Aegon is not a better candidate than Rhaenyra legally nor ethically or practically! He is categorically worse! There was no alternative to him other than Aemond (you should now why he shouldn't be king), and Daeron was a child!
Are you are trying to say that her paranoia does not come from a valid place? No, it doesn't matter that even before she became a mom, Alicent targeted her indirectly from the time she was a child and: make her feel small and look small to the court for being "unladylike" or "chaste" and unfit for the throne from the time Rhaenyra is 10 or so? The psychological weight of this plus how long Alicent would have kept it up, how it would have shaped Rhaenyra's prepubescent and adolescence, her personality and need to self-assert herself and develop a stubborn emotional resilience without as much support as she could have had (again, she was a literal child, children don't form factions!) doesn't matter at all?
No, a mother possibly cannot be so in pain and outrage that she does this on her personal loss alone. It's inconceivable, but worse...it doesn't matter bc somehow Rhaenyra--more than Aegon--is wholly to blame for her own actions and decisions bc she happens to be the leader of the blacks and a woman fighting for what was already given to her by the previous king.
Even Daemon, who directly (as you yourself put it) planned for harm to come to them, he gets less of your condemnation. Once again, in another post, I will link later, along with the feeling of retribution from some sort of punishment for Luke's death
(bc what do you think the greens would have done if Rhaenyra demanded retribution in a "peaceful" process anyway, anon?! And don't pretend your response wouldn't try to mirror those arguments that say "What was Rhaenyra & Viserys supposed to do, take out Luke's eye for Aemond's, their own son/grandchild?!").
C)
Jaehaerys I was a king who basically "put aside" the feelings of his daughters and neglected actually getting to know any of them past their use to shore up alliances. So when they all displayed some sort of will against his and Alysanne's arrangements, he became either dismissive and forced them to marry (Daella) or brutal (Saera). This makes Daella die of childbirth before she could really grow into her own or a semblance of adulthood, Viserra dead trying to feel better about marrying an old assed man and Saera endangering herself before she succeded in building a prosperous life in Essos. Targ assimilation = female Targ abuse and denigration = Targ's decline. His feelings about Saera lead to him viciously murdering one of her lovers in front of her, leading to her escape and decision to break totally with her family, and Jaehaerys showed shame and regret over it how he mistook Alicent for her several times as he lay alone and dying. Jaehaerys paid for his emotional neglect and undermining of female Targs (Rhaenys and his own sister Rhaena), too, by opening up the monarchy's succession to be questioned by subjects as if this weren't a monarchy. A monarchy that is NOT a constitutional one and never was. Despite his own attempts and life-long mission of consolidating more privilege and power for the Targaryen house!
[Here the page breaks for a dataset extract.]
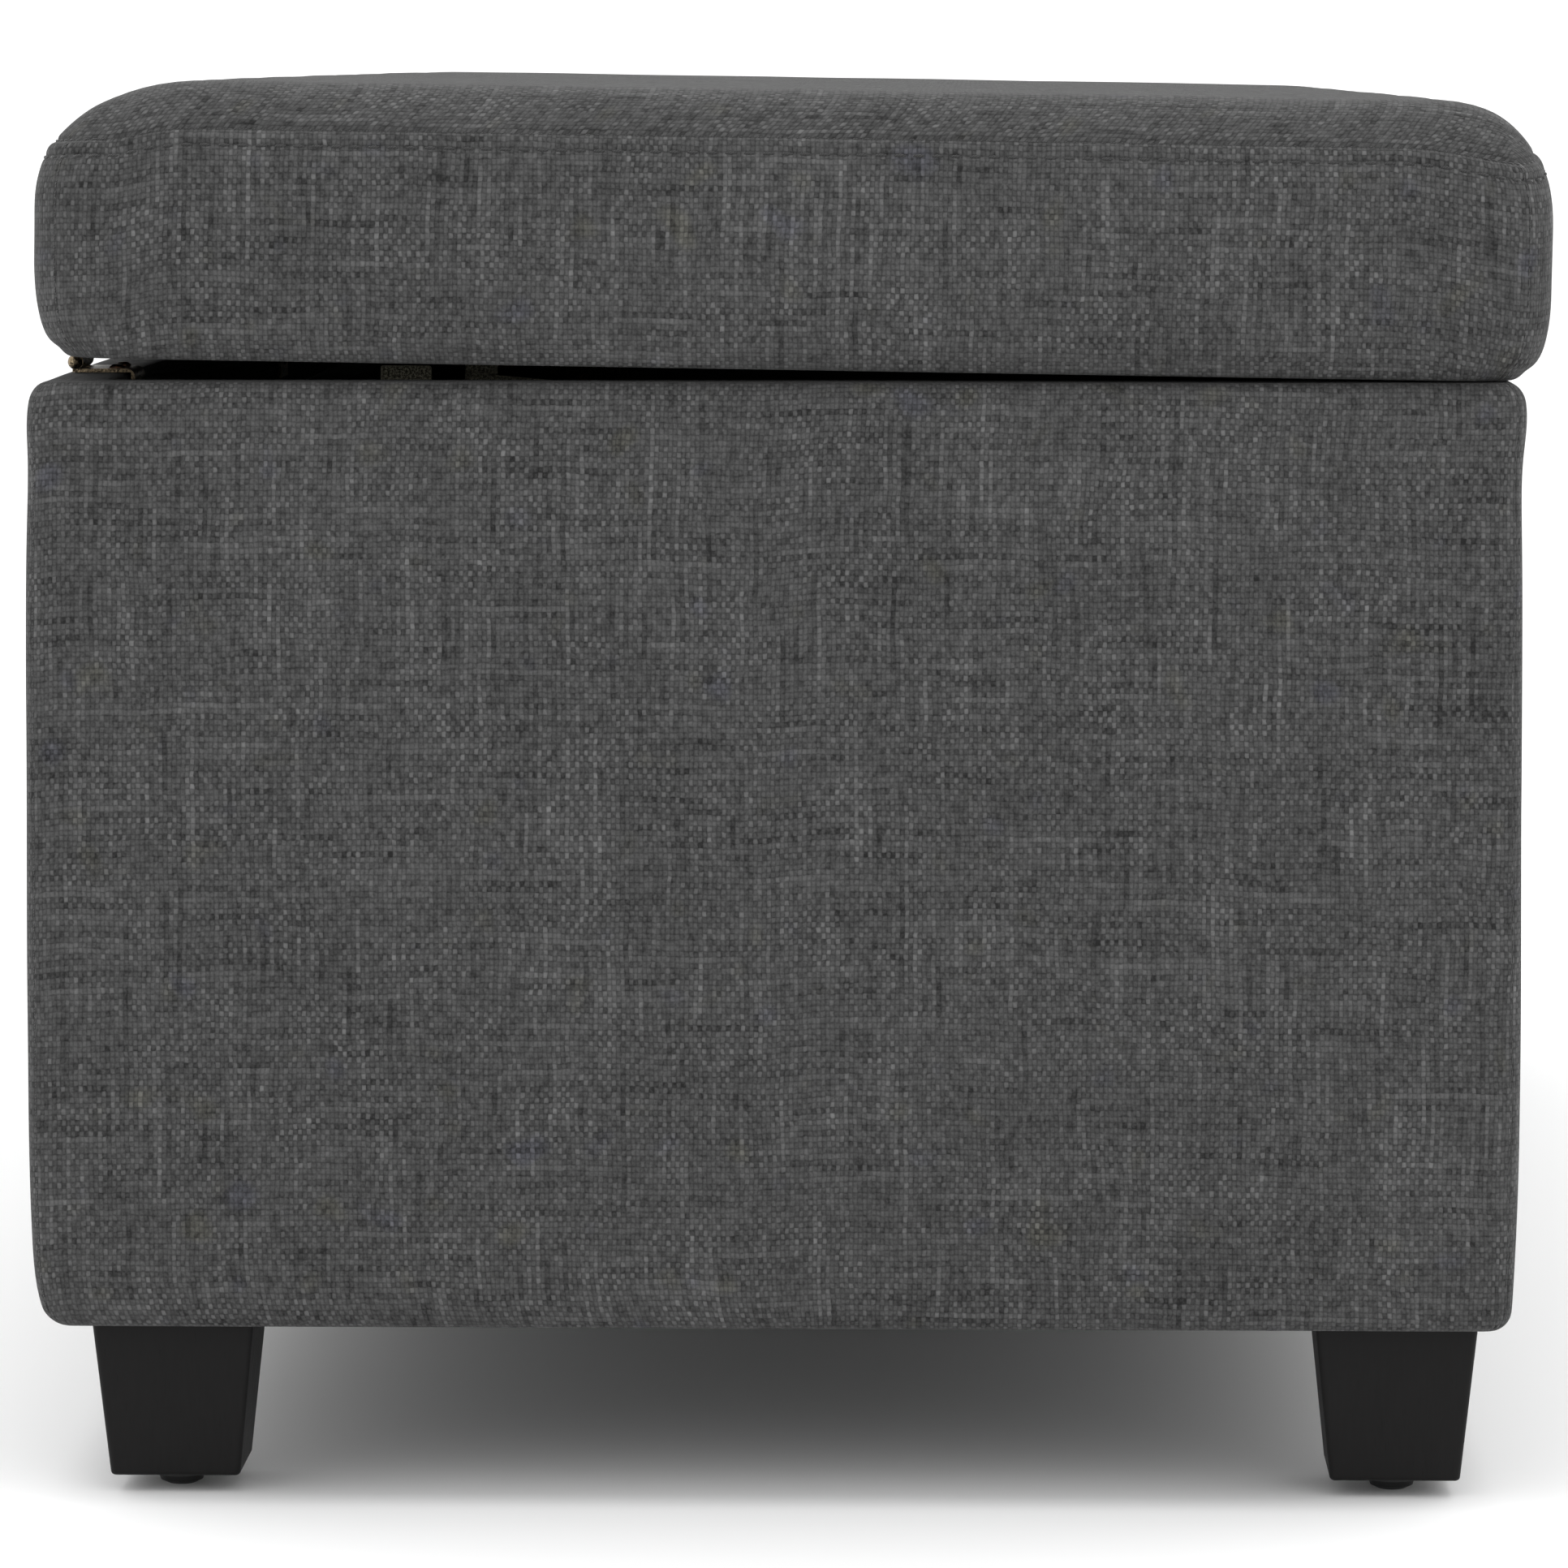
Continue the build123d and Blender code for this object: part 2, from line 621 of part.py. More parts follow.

It also landed him with less members of the Targ house.
Also, I find it funny how Alicent's own emotional responses--especially her being the one to demand Luke's eye before it could be investigated properly and fairly--aren't condemned by you at all either morally or strategically. While eye-for-an-eye is a thing most understood, you don't think that this also could be used against her image of a benevolent grandmother, Queen Consort (Mother of the Faith/Mary, mother of God in real EU medieval societies), and stepmother to the heir?
Alicent also performed emotionally and unstrategically several times...this, the time she tried to negotiate with Rhaenyra to get her to not execute the green Targtowers, her measuring how many allies Rhaenyra would have for her own ambition, her demanding her granddaughter to kill Aegon III despite the war being over because she was in extreme grief and outrage for not only her kids dying but being the prime reason for it AND losing. I'd go far as to say that Alicent should have known she lost, that she did know, deep down and aware enough that she is a huge reason how she lost everything. She is the one to call the council to usurp Rhaenyra, to leave Viserys' rotting corpse to do so, to imprison people to get this underway, to install her son, to collect and get people like Larys and Criston on the side of the green...all without being the leader of her faction. She was the driving force behind the faction, the one to consolidate its power. Without her, there was no faction! Is she then, not a "leader" in her own right?!
Yet no discussion about that. Funny.
D)
I even already wrote about the often-neglected side to all of this that I not-so-briefly mentioned before: Rhaenyra's psychological journey and looking at her writing/narrative purpose
...despite her being the goddamn protagonist.
*EDIT* (8/21/23):
THIS is a great post by @mononijikayu about medieval queens, female rulers, the history of how women in leadership positions were made and seen as threats to the very structure of social "order", and contextualizing Rhaenyra thru Empress Matilda. I didn't even know about Matilda's husband being comparable to Rhaneyra's Daemon! PLZ READ!!!!
Excerpt:
just as much, along with these fictitious portrayals, more lies are depicted. these women are considered vixens that cause havoc to men by shifting them into desires and danger. through the written word, we see how women are cast in roles of villains in men’s lives. it is because by their conclusive thoughts, women are the only creatures that are able to turn ‘good honorable men’ into despicable creatures who do shameful, deplorable acts for the sake of women’s pleasures.  it is within this narrative that ancient chroniclers declare that women were in fact the doom of men. if they were not able to control the dangers posed by the wiles of women, then the foundations of the mighty society they had built would be up in flames.  [...] as i mentioned, these factors of community are written down and preserved. and with that, the example of the ancients were the foundations by which medieval society built itself. the same concepts continued to cause the same issue within society and that was the exclusion of women from participating in the bigger picture of community and state, much so with governing states in their own right—without judgment or disapproval.